- **DATA PROVIDED**:
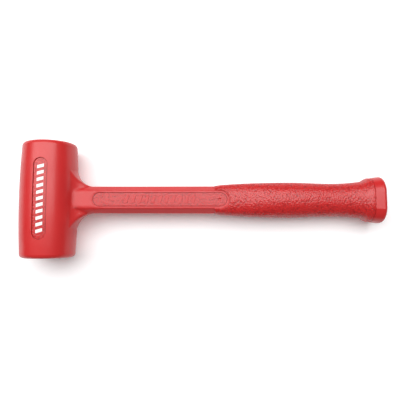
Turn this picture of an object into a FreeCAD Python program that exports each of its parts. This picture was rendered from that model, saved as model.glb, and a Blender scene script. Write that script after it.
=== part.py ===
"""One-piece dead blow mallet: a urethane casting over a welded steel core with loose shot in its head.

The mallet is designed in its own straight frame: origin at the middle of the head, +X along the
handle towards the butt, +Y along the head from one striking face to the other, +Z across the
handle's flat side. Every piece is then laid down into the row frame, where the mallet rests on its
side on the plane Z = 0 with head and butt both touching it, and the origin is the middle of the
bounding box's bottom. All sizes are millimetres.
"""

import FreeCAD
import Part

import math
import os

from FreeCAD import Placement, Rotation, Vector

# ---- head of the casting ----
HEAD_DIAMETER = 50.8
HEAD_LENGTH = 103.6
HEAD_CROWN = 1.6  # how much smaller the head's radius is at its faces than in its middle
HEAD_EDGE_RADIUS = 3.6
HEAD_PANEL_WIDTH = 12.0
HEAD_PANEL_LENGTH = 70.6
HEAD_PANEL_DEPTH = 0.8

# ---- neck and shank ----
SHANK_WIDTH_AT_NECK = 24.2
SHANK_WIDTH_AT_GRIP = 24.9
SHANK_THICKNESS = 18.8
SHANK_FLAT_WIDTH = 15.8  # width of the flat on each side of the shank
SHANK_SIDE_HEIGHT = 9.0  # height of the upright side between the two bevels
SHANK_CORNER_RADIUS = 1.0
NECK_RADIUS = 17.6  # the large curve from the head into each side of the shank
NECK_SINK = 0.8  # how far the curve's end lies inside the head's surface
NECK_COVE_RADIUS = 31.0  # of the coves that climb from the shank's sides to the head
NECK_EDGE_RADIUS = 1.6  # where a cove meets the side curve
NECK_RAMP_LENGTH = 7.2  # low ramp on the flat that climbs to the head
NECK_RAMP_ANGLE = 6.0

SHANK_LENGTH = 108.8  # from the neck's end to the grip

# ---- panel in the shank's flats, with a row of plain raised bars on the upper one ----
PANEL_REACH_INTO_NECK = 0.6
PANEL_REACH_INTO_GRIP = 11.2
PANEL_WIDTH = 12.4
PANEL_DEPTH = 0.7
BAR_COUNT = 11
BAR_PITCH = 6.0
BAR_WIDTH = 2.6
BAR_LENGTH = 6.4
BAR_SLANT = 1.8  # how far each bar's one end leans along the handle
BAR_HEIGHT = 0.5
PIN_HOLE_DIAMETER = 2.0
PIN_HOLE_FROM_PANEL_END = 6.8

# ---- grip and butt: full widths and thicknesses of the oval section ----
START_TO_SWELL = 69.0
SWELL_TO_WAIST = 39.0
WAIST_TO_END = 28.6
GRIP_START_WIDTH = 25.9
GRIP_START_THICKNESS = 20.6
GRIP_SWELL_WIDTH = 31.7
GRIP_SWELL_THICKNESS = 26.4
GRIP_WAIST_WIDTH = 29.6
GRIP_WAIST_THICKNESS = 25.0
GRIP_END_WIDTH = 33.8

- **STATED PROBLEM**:
Print, unaltered, every line from the beginning of the material down to the line with "HEAD_PANEL_DEPTH = 0.8".

- **THE REPLY**:
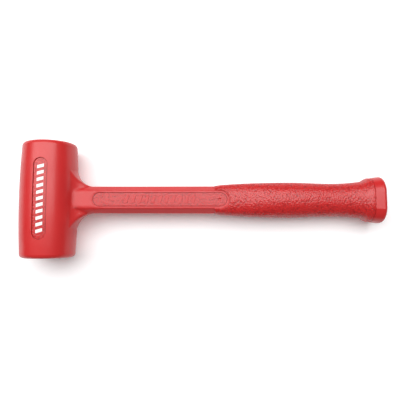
Turn this picture of an object into a FreeCAD Python program that exports each of its parts. This picture was rendered from that model, saved as model.glb, and a Blender scene script. Write that script after it.
=== part.py ===
"""One-piece dead blow mallet: a urethane casting over a welded steel core with loose shot in its head.

The mallet is designed in its own straight frame: origin at the middle of the head, +X along the
handle towards the butt, +Y along the head from one striking face to the other, +Z across the
handle's flat side. Every piece is then laid down into the row frame, where the mallet rests on its
side on the plane Z = 0 with head and butt both touching it, and the origin is the middle of the
bounding box's bottom. All sizes are millimetres.
"""

import FreeCAD
import Part

import math
import os

from FreeCAD import Placement, Rotation, Vector

# ---- head of the casting ----
HEAD_DIAMETER = 50.8
HEAD_LENGTH = 103.6
HEAD_CROWN = 1.6  # how much smaller the head's radius is at its faces than in its middle
HEAD_EDGE_RADIUS = 3.6
HEAD_PANEL_WIDTH = 12.0
HEAD_PANEL_LENGTH = 70.6
HEAD_PANEL_DEPTH = 0.8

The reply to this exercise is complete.